Nach dieser Einstimmung leitete Domkantor Jan-Martin Drafehn auf der italienischen Eule-Orgel in der Marienkirche am Dom musikalisch den zweiten Teil des Veranstaltungsabends ein. Auch dieser bot etliche Entdeckungen.
So stellte der Naumburger Kunstwissenschaftler und frühere Sekretär der Landesausstellung 2011 „Der Naumburger Meister“, Guido Siebert, Fotografien aus der Zeit des Expressionismus denen Heges gegenüber. „Hege, der zu den Pionieren der deutschen Lichtbildner-Kunst gehört, hat sich vom Film dieser Zeit inspirieren lassen, hat die gesteigerte Zeichnung der Figuren übernommen“, so Siebert. Er sei damit zum „Bildschöpfer und Lichtformer“ geworden. Zugespitzt sagte Siebert unter Anspielung auf die Verfilmung des berühmten Golem-Romans (1913) von Gustav Meyrink: „Vielleicht ist die Stifterfigur Timo der Naumburger Golem.“ Zwei nebeneinander projezierte Fotografien unterstrichen diese Aussage. In den Bildern Heges, so Sieberts Fazit, gingen die besondere steinkünstlerische Gestaltung der Stifterfiguren und die Fähigkeiten des Fotografen eine besondere Verbindung ein. Wie aber wurde diese technisch erreicht?

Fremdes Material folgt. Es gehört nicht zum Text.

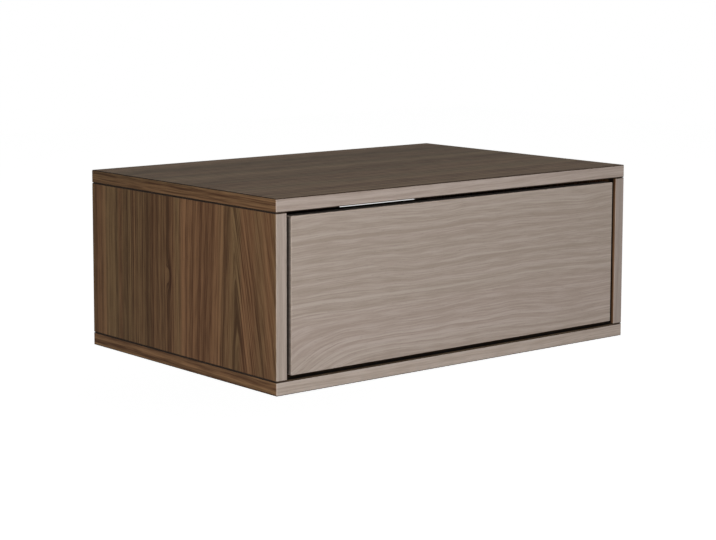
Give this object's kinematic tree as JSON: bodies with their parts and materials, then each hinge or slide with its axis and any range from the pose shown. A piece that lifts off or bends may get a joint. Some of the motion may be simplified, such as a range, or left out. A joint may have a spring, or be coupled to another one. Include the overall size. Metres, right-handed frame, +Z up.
{
  "type": "floating nightstand",
  "caption": "Wall-hung bedside cabinet in walnut decor with a flush handleless drawer on telescopic runners, opened by a push latch.",
  "frame": {"origin": "centre of the mounting rail's rear face, on the wall plane", "axes": "+X to the right seen from the front, +Y into the wall, -Y towards the room, +Z up"},
  "size_m": [0.6, 0.4, 0.236],
  "materials": {
    "walnut_board": "matt walnut decor on chipboard, eased edges",
    "drawer_board": "matt walnut decor on thin board",
    "thin_board": "matt lacquered fibreboard",
    "beech_dowel": "bare beech",
    "zinc_fitting": "zinc-plated",
    "runner_steel": "bright zinc-plated rolled steel",
    "runner_cage": "plated sheet with polished balls",
    "latch_housing": "moulded, fine grain",
    "latch_plunger": "moulded, smooth"
  },
  "bodies": {
    "case": {"top_panel": "walnut_board", "bottom_panel": "walnut_board", "left_side_panel": "walnut_board", "right_side_panel": "walnut_board", "mounting_rail": "walnut_board", "back_panel": "thin_board", "left_front_top_cam": "zinc_fitting", "left_front_top_bolt": "zinc_fitting", "left_front_bottom_cam": "zinc_fitting", "left_front_bottom_bolt": "zinc_fitting", "left_rear_top_cam": "zinc_fitting", "left_rear_top_bolt": "zinc_fitting", "left_rear_bottom_cam": "zinc_fitting", "left_rear_bottom_bolt": "zinc_fitting", "right_front_top_cam": "zinc_fitting", "right_front_top_bolt": "zinc_fitting", "right_front_bottom_cam": "zinc_fitting", "right_front_bottom_bolt": "zinc_fitting", "right_rear_top_cam": "zinc_fitting", "right_rear_top_bolt": "zinc_fitting", "right_rear_bottom_cam": "zinc_fitting", "right_rear_bottom_bolt": "zinc_fitting", "left_rail_cam": "zinc_fitting", "left_rail_bolt": "zinc_fitting", "right_rail_cam": "zinc_fitting", "right_rail_bolt": "zinc_fitting", "left_top_dowel": "beech_dowel", "left_bottom_dowel": "beech_dowel", "left_rail_dowel": "beech_dowel", "left_hanger_plate": "zinc_fitting", "left_hanger_screw_1": "zinc_fitting", "left_hanger_screw_2": "zinc_fitting", "left_runner_cabinet_member": "runner_steel", "right_top_dowel": "beech_dowel", "right_bottom_dowel": "beech_dowel", "right_rail_dowel": "beech_dowel", "right_hanger_plate": "zinc_fitting", "right_hanger_screw_1": "zinc_fitting", "right_hanger_screw_2": "zinc_fitting", "right_runner_cabinet_member": "runner_steel", "push_latch_housing": "latch_housing"},
    "drawer": {"drawer_front": "walnut_board", "drawer_left_side": "drawer_board", "drawer_right_side": "drawer_board", "drawer_box_front": "drawer_board", "drawer_box_back": "drawer_board", "drawer_bottom": "thin_board", "upper_left_front_screw": "zinc_fitting", "lower_left_front_screw": "zinc_fitting", "upper_right_front_screw": "zinc_fitting", "lower_right_front_screw": "zinc_fitting", "left_runner_drawer_member": "runner_steel", "right_runner_drawer_member": "runner_steel"},
    "left_middle_member": {"left_runner_middle_member": "runner_steel"},
    "left_outer_cage": {"left_runner_outer_ball_cage": "runner_cage"},
    "left_inner_cage": {"left_runner_inner_ball_cage": "runner_cage"},
    "right_middle_member": {"right_runner_middle_member": "runner_steel"},
    "right_outer_cage": {"right_runner_outer_ball_cage": "runner_cage"},
    "right_inner_cage": {"right_runner_inner_ball_cage": "runner_cage"},
    "latch_plunger": {"push_latch_plunger": "latch_plunger"}
  },
  "joints": [
    {"name": "drawer_slide", "type": "slide", "parent": "case", "child": "drawer", "axis": [0, -1, 0], "range_m": [0, 0.34]},
    {"name": "left_middle_member_slide", "type": "slide", "parent": "case", "child": "left_middle_member", "axis": [0, -1, 0], "range_m": [0, 0.17]},
    {"name": "left_outer_cage_slide", "type": "slide", "parent": "case", "child": "left_outer_cage", "axis": [0, -1, 0], "range_m": [0, 0.085]},
    {"name": "left_inner_cage_slide", "type": "slide", "parent": "case", "child": "left_inner_cage", "axis": [0, -1, 0], "range_m": [0, 0.255]},
    {"name": "right_middle_member_slide", "type": "slide", "parent": "case", "child": "right_middle_member", "axis": [0, -1, 0], "range_m": [0, 0.17]},
    {"name": "right_outer_cage_slide", "type": "slide", "parent": "case", "child": "right_outer_cage", "axis": [0, -1, 0], "range_m": [0, 0.085]},
    {"name": "right_inner_cage_slide", "type": "slide", "parent": "case", "child": "right_inner_cage", "axis": [0, -1, 0], "range_m": [0, 0.255]},
    {"name": "latch_plunger_press", "type": "slide", "parent": "case", "child": "latch_plunger", "axis": [0, 1, 0], "range_m": [0, 0.003], "stiffness_N_per_m": 1500}
  ],
  "couplings": [
    {"joint": "left_middle_member_slide", "follows": "drawer_slide", "ratio": 0.5},
    {"joint": "left_outer_cage_slide", "follows": "drawer_slide", "ratio": 0.25},
    {"joint": "left_inner_cage_slide", "follows": "drawer_slide", "ratio": 0.75},
    {"joint": "right_middle_member_slide", "follows": "drawer_slide", "ratio": 0.5},
    {"joint": "right_outer_cage_slide", "follows": "drawer_slide", "ratio": 0.25},
    {"joint": "right_inner_cage_slide", "follows": "drawer_slide", "ratio": 0.75}
  ]
}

Große Brennweiten eingesetzt
Dazu gab Hans-Jörg Prager einen Überblick. „Die Aufnahmen wurden mit einer Plattenkamera gemacht. Große Brennweiten und Belichtungszeiten bis zu 15 Minuten waren notwendig, um trotz des ebenerdigen Standpunktes solche Bilder machen zu können“, erläuterte Prager. Später habe Hege mit Kleinbildkameras gearbeitet.